News and Views from the Dismal Science

Dr. Econ's commentary on local, regional, national, and global economic affairs

This column is to appear in the Augusta Business Chronicle (August 2001).

Values and Prices

Let's assume that to you trees are vertical stalks of fiber, that a forest carries no more spiritual or aesthetic value than a parking lot, that woodland creatures are uninteresting sacks of calories, and that the smell of sunbaked pine needles on a breezy June afternoon merely matches the scent that comes from those conifer-shaped air fresheners that dangle from your rearview mirror. Let's assume, in other words, that you've done something rotten and God has turned you into an economist.

So writes Bill McKibben. But the villain is McKibben, not the economist. Value is neither an absolute nor is it a category of morals. The value of one thing, writes one economist, is "always phrased in terms of how many units of another thing a person would be willing to give up for it. To say that the value of an apple is fifty cents and that of an orange a dollar is just another way of saying that one orange is worth two apples." Value is not "trees," but trees as compared to some alternative such as "parking lots;" it is not "woodland creatures," but those as compared to some alternative. It is the apple as compared to the orange. Value is not absolute but one thing relative to another. This also implies, much more tolerantly, that value is not what McKibben thinks it is but what each one of us thinks it is. Value is not a moral category, but an instrumental one.

Price and value are not the same. I may be willing to pay up to 50 cents for a pound of bananas, and if the posted price at the grocery store is 33 cents, I happily pocket the difference and keep it for myself. While the price is 33 cents, I value the bananas at up to 50 cents. The 50 cents limit is my "reservation price," the 33 cents is the "market price." Economic valuation techniques are methods that put reservation prices, not market prices, on environmental and natural resource goods and services. Indeed, environmental goods often do not posses market values. For example, timber harvesting from a forest does possess market value but the trees' role in stabilizing water flows does not and might falsely lead one to conclude that the timber is more valuable than the trees. Or, when a choice is to be made between forest cover and farm crops, forest conversion might seem beneficial since farm crops carry market value but forest cover does not. If a value for the forest could nonetheless be derived, a cost-benefit analysis might arrive at different results.
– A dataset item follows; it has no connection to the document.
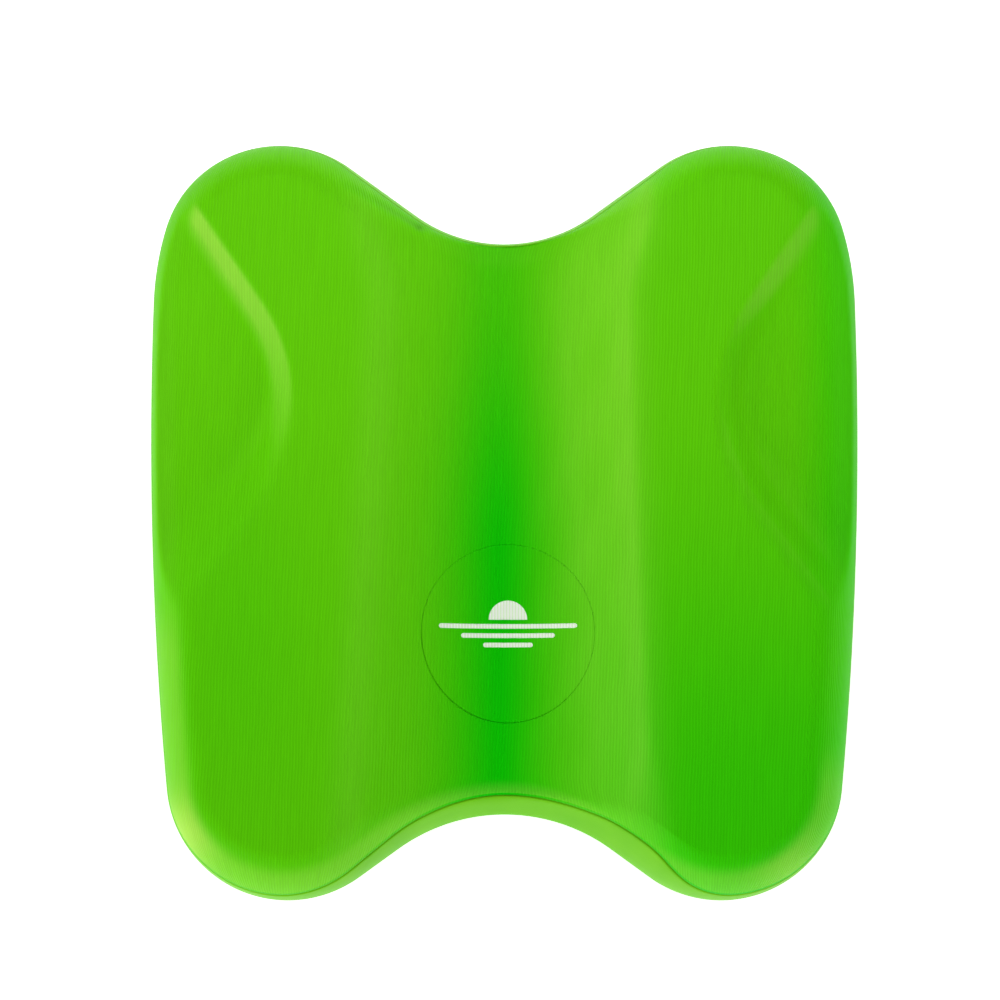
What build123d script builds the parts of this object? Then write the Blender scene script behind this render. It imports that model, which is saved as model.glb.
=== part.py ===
from build123d import *
import os
from math import cos, radians, sin, tan

# Swim float in moulded EVA foam: a kickboard and pull buoy in one.
# Frame: the float lies flat, +X across, +Y towards the far end, +Z up.
# The origin is on the ground under the middle of its bounding box.
# Heights called "rise" are measured from the middle plane, where the two core halves meet.

# ---- overall ----
THICKNESS = 60.0
HALF_THICKNESS = THICKNESS / 2
SKIN_THICKNESS = 3.0
SKIN_EDGE_RISE = 10.0      # how high above the middle plane the skin ends on the side wall
WALL_DRAFT = 8.0           # degrees, the side wall leans in from the middle plane
RIM_RADIUS = 14.0          # rounding between side wall and top

# ---- plan outline, one half, as tangent arcs from the far notch to the near notch ----
FAR_NOTCH_Y = 102.2
FAR_NOTCH_RADIUS = 55.0
FAR_NOTCH_TURN = 36.0
FAR_FLANK_LENGTH = 31.0
FAR_LOBE_RADIUS = 44.0
FAR_LOBE_TURN = 110.0
SHOULDER_RADIUS = 111.0
SHOULDER_TURN = 14.5
SIDE_RADIUS = 1420.0
SIDE_TURN = 7.25
NEAR_LOBE_RADIUS = 44.5
NEAR_LOBE_TURN = 120.0
NEAR_FLANK_LENGTH = 17.5

# ---- thigh valley, one on each face ----
VALLEY_DEPTH = 16.0
VALLEY_SLOPE = 25.0        # degrees, the straight part of its walls
VALLEY_HALF_WIDTH_MIDDLE = 48.5
VALLEY_WIDENING = 0.042    # mm of half width gained per mm towards the near end
VALLEY_CREST_RADIUS = 25.0
VALLEY_CREST_EXIT = 5.0    # degrees left between crest rounding and the flat top
VALLEY_REACH = 160.0       # half length of the cutting shape, past both ends

# ---- hand scoops, one at each side on each face ----
SCOOP_CORNER_X = 63.5      # where the two straight flanks would meet
SCOOP_CORNER_Y = 38.0
SCOOP_FAR_ANGLE = 31.0     # degrees between each flank and the length of the float
SCOOP_NEAR_ANGLE = 36.0
SCOOP_FLANK_LENGTH = 130.0
SCOOP_CORNER_RADIUS = 66.0
SCOOP_DEPTH = 7.5
SCOOP_WALL_SLOPE = 45.0
SCOOP_FLOOR_FALL = 4.0     # degrees, the floor falls towards the side
CUT_CLEARANCE = 12.0       # how far the cutting shapes stand above the flat top
CUT_REACH = 400.0          # width and length of the block that trims the skin's edge

# ---- printed disc let into the top skin, and its mark ----
DISC_RADIUS = 32.4         # as cut from the flat sheet, before it is bent into the valley
DISC_Y = -43.0
DISC_GAP = 0.25
PRINT_THICKNESS = 0.3
SUN_RADIUS = 7.0
SUN_LIFT = 5.0             # middle of the half sun above the disc's middle
BAR_HEIGHT = 1.7
BAR_PITCH = 3.4
FIRST_BAR_DROP = 2.4       # middle of the first bar below the half sun's foot
BAR_LENGTHS = (50.0, 34.0, 18.0)


def half_outline():
    """Left half of the plan outline as a list of edges, counterclockwise from the far notch."""
    far_notch = JernArc((0, FAR_NOTCH_Y), (-1, 0), FAR_NOTCH_RADIUS, -FAR_NOTCH_TURN)
    far_flank = Line(far_notch @ 1, far_notch @ 1 + FAR_FLANK_LENGTH * (far_notch % 1))
    far_lobe = JernArc(far_flank @ 1, far_flank % 1, FAR_LOBE_RADIUS, FAR_LOBE_TURN)
    shoulder = JernArc(far_lobe @ 1, far_lobe % 1, SHOULDER_RADIUS, SHOULDER_TURN)
    side = JernArc(shoulder @ 1, shoulder % 1, SIDE_RADIUS, SIDE_TURN)
    near_lobe = JernArc(side @ 1, side % 1, NEAR_LOBE_RADIUS, NEAR_LOBE_TURN)
    near_flank = Line(near_lobe @ 1, near_lobe @ 1 + NEAR_FLANK_LENGTH * (near_lobe % 1))
    turned = FAR_LOBE_TURN + SHOULDER_TURN + SIDE_TURN + NEAR_LOBE_TURN - FAR_NOTCH_TURN
    near_turn = turned - 180
    near_radius = -(near_flank @ 1).X / sin(radians(near_turn))
    near_notch = JernArc(near_flank @ 1, near_flank % 1, near_radius, -near_turn)
    return [far_notch, far_flank, far_lobe, shoulder, side, near_lobe, near_flank, near_notch]


def outline_face(inset):
    """Plan face of the float at the middle plane, drawn in by inset and centred on the origin."""
    half = Curve() + half_outline()
    whole = make_face(half + mirror(half, Plane.YZ)).face()
    whole = Pos(0, -whole.bounding_box().center().Y, 0) * whole
    if inset > 0:
        whole = offset(whole, amount=-inset)
    return whole


def valley_half_width(y):
    """Distance from the middle to where the valley's straight slope would reach the flat top."""
    return VALLEY_HALF_WIDTH_MIDDLE - VALLEY_WIDENING * y


def valley_floor_radius(y):
    """Radius of the valley's round floor, tangent to both slopes."""
    slope = radians(VALLEY_SLOPE)
    return (valley_half_width(y) * tan(slope) - VALLEY_DEPTH) * cos(slope) / (1 - cos(slope))


def valley_section(y):
    """Face across the valley at y: round floor, straight slopes, rounded crests."""
    half_width = valley_half_width(y)
    slope = radians(VALLEY_SLOPE)
    leave = radians(VALLEY_CREST_EXIT)
    floor_rise = HALF_THICKNESS - VALLEY_DEPTH
    crest_run = VALLEY_CREST_RADIUS * (sin(slope) - sin(leave))
    crest_drop = VALLEY_CREST_RADIUS * (cos(leave) - cos(slope))
    crest_x = half_width - crest_drop / tan(slope) + crest_run
    top_rise = HALF_THICKNESS + CUT_CLEARANCE
    plane = Plane(origin=(0, y, 0), x_dir=(1, 0, 0), z_dir=(0, -1, 0))
    floor = JernArc((0, floor_rise), (1, 0), valley_floor_radius(y), VALLEY_SLOPE)
    wall = Line(floor @ 1, (crest_x - crest_run, HALF_THICKNESS - crest_drop))
    crest = JernArc(wall @ 1, wall % 1, VALLEY_CREST_RADIUS, VALLEY_CREST_EXIT - VALLEY_SLOPE)
    lift = Line(crest @ 1, crest @ 1 + VALLEY_CREST_RADIUS * (crest % 1))
    side = Line(lift @ 1, ((lift @ 1).X, top_rise))
    lid = Line(side @ 1, (0, top_rise))
    half = Curve() + [floor, wall, crest, lift, side, lid]
    return plane * make_face(half + mirror(half, Plane.YZ))


def valley_cutter():
    """Solid that cuts the valley along the whole length."""
    return loft([valley_section(VALLEY_REACH), valley_section(-VALLEY_REACH)], ruled=True)


def scoop_cutter():
    """Solid that cuts the hand scoop on the right side."""
    corner = Vector(SCOOP_CORNER_X, SCOOP_CORNER_Y)
    far_way = Vector(sin(radians(SCOOP_FAR_ANGLE)), cos(radians(SCOOP_FAR_ANGLE)))
    near_way = Vector(sin(radians(SCOOP_NEAR_ANGLE)), -cos(radians(SCOOP_NEAR_ANGLE)))
    far_end = corner + far_way * SCOOP_FLANK_LENGTH
    near_end = corner + near_way * SCOOP_FLANK_LENGTH
    flanks = FilletPolyline(far_end, corner, near_end, radius=SCOOP_CORNER_RADIUS)
    crease = make_face(Curve() + [flanks, Line(near_end, far_end)])
    wall_run = SCOOP_DEPTH / tan(radians(SCOOP_WALL_SLOPE))
    floor = offset(crease, amount=-wall_run)
    cutter = extrude(floor, amount=SCOOP_DEPTH + CUT_CLEARANCE, taper=SCOOP_WALL_SLOPE - 90)
    foot_x = SCOOP_CORNER_X + wall_run
    tilted = Pos(foot_x, 0, 0) * Rot(0, SCOOP_FLOOR_FALL, 0) * Pos(-foot_x, 0, 0) * cutter
    return Pos(0, 0, HALF_THICKNESS - SCOOP_DEPTH) * tilted


def half_body(inset):
    """Upper half of the float, every surface drawn in by inset."""
    height = HALF_THICKNESS - inset
    body = extrude(outline_face(inset), amount=height, taper=WALL_DRAFT)
    body = fillet(body.faces().sort_by(Axis.Z)[-1].edges(), radius=RIM_RADIUS - inset)
    scoop = scoop_cutter()
    for cutter in (valley_cutter(), scoop, mirror(scoop, Plane.YZ)):
        body = body - Pos(0, 0, -inset) * cutter
    return body


def disc_column(radius):
    """Upright column through the skin round the disc, oval in plan because the round disc is bent."""
    floor_radius = valley_floor_radius(DISC_Y)
    half_width = floor_radius * sin(radius / floor_radius)
    return Pos(0, DISC_Y, 0) * extrude(Ellipse(half_width, radius), amount=THICKNESS)


def mark_shape():
    """Plan of the printed mark: a half sun over three bars that get shorter."""
    sun = Circle(SUN_RADIUS) & Pos(0, SUN_RADIUS / 2, 0) * Rectangle(2 * SUN_RADIUS, SUN_RADIUS)
    marks = [Pos(0, SUN_LIFT, 0) * sun]
    for row, length in enumerate(BAR_LENGTHS):
        bar = SlotOverall(length, BAR_HEIGHT)
        marks.append(Pos(0, SUN_LIFT - FIRST_BAR_DROP - BAR_PITCH * row, 0) * bar)
    return Pos(0, DISC_Y, 0) * (Sketch() + marks)


def to_ground(shape):
    """Lift a shape from the middle plane to stand on the ground."""
    return Pos(0, 0, HALF_THICKNESS) * shape


def upside_down(shape):
    """Mirror an upper piece in the middle plane."""
    return mirror(shape, Plane.XY)


def write_part(name, shape):
    """Write one named piece as a STEP file."""
    export_step(to_ground(shape), f"parts/{name}.step")


def main():
    os.makedirs("parts", exist_ok=True)
    outer = half_body(0)
    inner = half_body(SKIN_THICKNESS)
    above_edge = Pos(0, 0, SKIN_EDGE_RISE + THICKNESS) * Box(CUT_REACH, CUT_REACH, 2 * THICKNESS)
    skin = (outer - inner) & above_edge
    core = outer - skin
    film = skin - half_body(PRINT_THICKNESS)
    mark = film & extrude(mark_shape(), amount=THICKNESS)
    disc = (skin & disc_column(DISC_RADIUS)) - mark
    top_skin = skin - disc_column(DISC_RADIUS + DISC_GAP)
    write_part("top_skin", top_skin)
    write_part("print_disc", disc)
    write_part("printed_mark", mark)
    write_part("upper_core", core)
    write_part("lower_core", upside_down(core))
    write_part("bottom_skin", upside_down(skin))


main()
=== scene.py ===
"""A swim float of moulded EVA foam, a kickboard and pull buoy in one.

The float lies flat. Two ribbed skins are pressed over a foam core that is made of two
halves, and a printed disc is let into the top skin. Every size here is in millimetres,
and heights called rise are measured from the middle plane, where the core halves meet.
A plan is an (n, 2) array of places across and along the float, and a pair called over
holds the two places between which a change comes in. Meshes are turned to metres in the
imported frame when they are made.
"""

from __future__ import annotations

import logging
import math
from dataclasses import dataclass, field
from enum import Enum

import bmesh
import bpy
import numpy as np
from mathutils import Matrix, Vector

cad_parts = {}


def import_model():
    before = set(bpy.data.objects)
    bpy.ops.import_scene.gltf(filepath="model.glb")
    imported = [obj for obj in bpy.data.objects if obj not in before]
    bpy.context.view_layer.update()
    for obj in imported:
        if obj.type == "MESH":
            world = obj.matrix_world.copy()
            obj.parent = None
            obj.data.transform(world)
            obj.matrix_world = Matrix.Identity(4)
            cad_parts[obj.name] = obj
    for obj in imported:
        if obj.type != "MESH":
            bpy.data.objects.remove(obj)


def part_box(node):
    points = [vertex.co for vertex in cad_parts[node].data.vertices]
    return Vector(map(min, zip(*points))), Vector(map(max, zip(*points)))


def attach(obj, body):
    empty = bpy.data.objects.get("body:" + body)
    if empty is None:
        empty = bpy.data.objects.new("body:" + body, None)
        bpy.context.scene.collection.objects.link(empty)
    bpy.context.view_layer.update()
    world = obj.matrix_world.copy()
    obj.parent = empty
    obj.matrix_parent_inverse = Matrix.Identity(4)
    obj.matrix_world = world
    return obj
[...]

Economists separate total economic value into use values and existence values. Use values in turn consist of actual use values (from current, actual benefits received, such as for the bananas) and option values (on likely future benefits to be received, including those we bequest to future generations). Existence values refer to the idea that people value the very existence of certain resources even though they might never use or see them. For example, many people feel huge sympathies with various kinds of whales, or spotted owls, never having seen one. McKibben might call them "intrinsic" values, i.e., values unrelated to any actual or potential use of the good. Economists nonetheless deal with them and try to estimate their dollar equivalent to allow us to make comparisons to other things we value.

For a long time economists had been excluded from relevant policy-making about environmental goods even though we are exceptionally well positioned and qualified to contribute to thinking about solutions. If we like clean air or undisturbed forests or pristine marine ecosystems, we must value them. "How can we compare the value of the better housing people will enjoy as a result of lower timber prices with the value of the amenities preserved when a forest is left standing, without placing some kind of dollar value on the latter as well as the former?" asks economist Paul Heyne. When we fail to attach prices to valued alternatives, things become difficult because we then cannot compare. But the prices we attach are reservation, not market prices, i.e., prices that reflect values.

When the Irish poet Oscar Wilde once quipped that "economists know the price of everything and the value of nothing" he displayed his great ignorance of economics. We now know that while economists do not know the price of everything we do know the value of many things.